The incumbent professor of materials and metallurgical engineering at IIT-Kanpur, Balasubramaniam also unravels the mystery of the amazing durability of Delhi’s iron pillar. According to him unnamed engineers of that era used the film forming quality of phosphoric acid to create a thin protective layer of ‘misawite’, a compound of iron, oxygen and hydrogen to prevent rusting and corrosion. The protective film enveloped the pillar within three years after its erection and has been growing imperceptibly since. Today 1,600 years later, the film is of a thickness of one-twentieth of a millimeter.
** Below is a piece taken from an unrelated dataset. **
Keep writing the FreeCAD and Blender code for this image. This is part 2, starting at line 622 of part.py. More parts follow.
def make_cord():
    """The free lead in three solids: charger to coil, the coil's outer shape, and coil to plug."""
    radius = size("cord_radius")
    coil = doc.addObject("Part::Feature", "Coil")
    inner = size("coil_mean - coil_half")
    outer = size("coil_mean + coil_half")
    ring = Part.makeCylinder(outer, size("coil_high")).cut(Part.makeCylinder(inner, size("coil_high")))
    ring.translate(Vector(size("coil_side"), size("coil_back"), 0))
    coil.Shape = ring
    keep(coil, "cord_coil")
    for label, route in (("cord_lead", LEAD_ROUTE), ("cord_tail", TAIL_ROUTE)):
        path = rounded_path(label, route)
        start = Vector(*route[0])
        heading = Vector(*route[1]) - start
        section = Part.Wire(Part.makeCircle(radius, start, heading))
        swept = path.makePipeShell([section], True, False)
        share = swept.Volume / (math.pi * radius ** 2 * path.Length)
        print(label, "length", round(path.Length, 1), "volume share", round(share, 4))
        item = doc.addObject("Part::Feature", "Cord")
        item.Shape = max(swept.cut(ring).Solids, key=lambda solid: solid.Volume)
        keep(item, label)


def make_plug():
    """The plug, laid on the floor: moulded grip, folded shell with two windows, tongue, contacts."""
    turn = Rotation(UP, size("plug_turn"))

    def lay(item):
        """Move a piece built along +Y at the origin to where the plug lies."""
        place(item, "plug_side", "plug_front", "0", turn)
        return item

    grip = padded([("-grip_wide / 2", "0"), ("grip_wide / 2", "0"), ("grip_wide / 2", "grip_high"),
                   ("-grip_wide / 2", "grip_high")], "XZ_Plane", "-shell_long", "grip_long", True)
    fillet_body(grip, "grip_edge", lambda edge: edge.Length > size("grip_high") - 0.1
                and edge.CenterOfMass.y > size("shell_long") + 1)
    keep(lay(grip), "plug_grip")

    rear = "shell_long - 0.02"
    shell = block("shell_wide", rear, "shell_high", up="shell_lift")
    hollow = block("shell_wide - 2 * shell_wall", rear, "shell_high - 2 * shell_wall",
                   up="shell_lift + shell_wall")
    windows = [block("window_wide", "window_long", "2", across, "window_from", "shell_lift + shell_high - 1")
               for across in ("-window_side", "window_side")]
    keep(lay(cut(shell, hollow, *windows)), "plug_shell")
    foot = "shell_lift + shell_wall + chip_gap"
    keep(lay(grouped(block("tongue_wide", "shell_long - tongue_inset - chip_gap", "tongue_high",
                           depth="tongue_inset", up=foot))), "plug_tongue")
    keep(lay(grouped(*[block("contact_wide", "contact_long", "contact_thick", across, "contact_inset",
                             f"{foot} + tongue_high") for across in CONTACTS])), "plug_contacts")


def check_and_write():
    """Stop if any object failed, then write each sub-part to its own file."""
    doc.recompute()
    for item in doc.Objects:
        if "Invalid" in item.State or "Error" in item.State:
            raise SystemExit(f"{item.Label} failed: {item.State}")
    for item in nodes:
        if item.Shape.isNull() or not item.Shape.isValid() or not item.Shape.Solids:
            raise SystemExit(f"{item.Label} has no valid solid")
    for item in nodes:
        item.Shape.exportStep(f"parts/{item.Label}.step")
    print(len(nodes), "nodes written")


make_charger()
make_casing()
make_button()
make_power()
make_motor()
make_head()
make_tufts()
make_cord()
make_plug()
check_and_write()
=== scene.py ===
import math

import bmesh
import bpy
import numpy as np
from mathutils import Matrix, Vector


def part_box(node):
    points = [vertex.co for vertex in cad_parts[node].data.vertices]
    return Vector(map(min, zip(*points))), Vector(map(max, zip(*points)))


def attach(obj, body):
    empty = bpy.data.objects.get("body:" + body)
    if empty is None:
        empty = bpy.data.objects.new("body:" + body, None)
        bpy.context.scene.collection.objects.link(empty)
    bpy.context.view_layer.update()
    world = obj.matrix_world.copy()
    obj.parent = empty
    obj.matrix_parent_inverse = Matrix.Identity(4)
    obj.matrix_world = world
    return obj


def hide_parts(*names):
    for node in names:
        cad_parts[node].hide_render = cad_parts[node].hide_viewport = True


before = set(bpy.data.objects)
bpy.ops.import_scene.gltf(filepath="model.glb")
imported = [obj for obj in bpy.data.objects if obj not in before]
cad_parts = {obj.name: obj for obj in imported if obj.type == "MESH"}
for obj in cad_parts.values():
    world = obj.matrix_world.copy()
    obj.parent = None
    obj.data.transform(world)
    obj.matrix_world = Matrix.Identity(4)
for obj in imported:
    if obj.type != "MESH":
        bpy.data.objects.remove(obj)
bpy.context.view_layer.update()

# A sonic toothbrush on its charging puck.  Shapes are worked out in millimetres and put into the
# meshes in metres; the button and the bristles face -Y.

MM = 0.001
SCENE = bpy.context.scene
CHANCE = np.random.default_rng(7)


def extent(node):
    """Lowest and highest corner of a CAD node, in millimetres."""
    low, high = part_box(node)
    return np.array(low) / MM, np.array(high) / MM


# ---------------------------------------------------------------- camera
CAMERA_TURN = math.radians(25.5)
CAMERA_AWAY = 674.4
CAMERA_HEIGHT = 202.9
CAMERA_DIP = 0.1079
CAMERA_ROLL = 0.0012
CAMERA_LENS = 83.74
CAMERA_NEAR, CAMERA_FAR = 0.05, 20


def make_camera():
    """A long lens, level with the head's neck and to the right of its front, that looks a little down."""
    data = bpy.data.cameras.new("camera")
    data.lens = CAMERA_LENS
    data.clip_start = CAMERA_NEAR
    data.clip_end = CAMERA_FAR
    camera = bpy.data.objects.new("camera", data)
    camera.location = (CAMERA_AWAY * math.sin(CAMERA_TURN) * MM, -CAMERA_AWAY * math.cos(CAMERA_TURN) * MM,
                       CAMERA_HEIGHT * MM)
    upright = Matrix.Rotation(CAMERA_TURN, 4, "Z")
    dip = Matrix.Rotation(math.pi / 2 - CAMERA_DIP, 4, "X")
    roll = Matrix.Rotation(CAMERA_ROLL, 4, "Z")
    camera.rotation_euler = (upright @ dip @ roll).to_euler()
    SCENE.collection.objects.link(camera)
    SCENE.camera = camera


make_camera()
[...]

Story of the Delhi Iron Pillar is well structured into five sections — Introduction, History of the Iron Pillar, Structural Features of the Pillar, Manufacturing Methodology and The Pillar’s Resistance Corrosion — each dealing with a different perspective of this engineering marvel. Written as a simple, easy-to-comprehend narrative, the book is a useful for history and science teachers to plan supplemental lesson plans, as also for secondary school students interested in history/ metallurgy.
Quite obviously ancient India’s universities and institutes of learning had well-developed research and learning capabilities. But during the next millennium this research and scholastic tradition was lost. Fortunately this lost knowledge is being recovered slowly through the initiatives of entrepreneurs such as Laxmi Mittal and Anil Aggrawal (of Vedanta). Although they may not know it, they are heirs to a great tradition.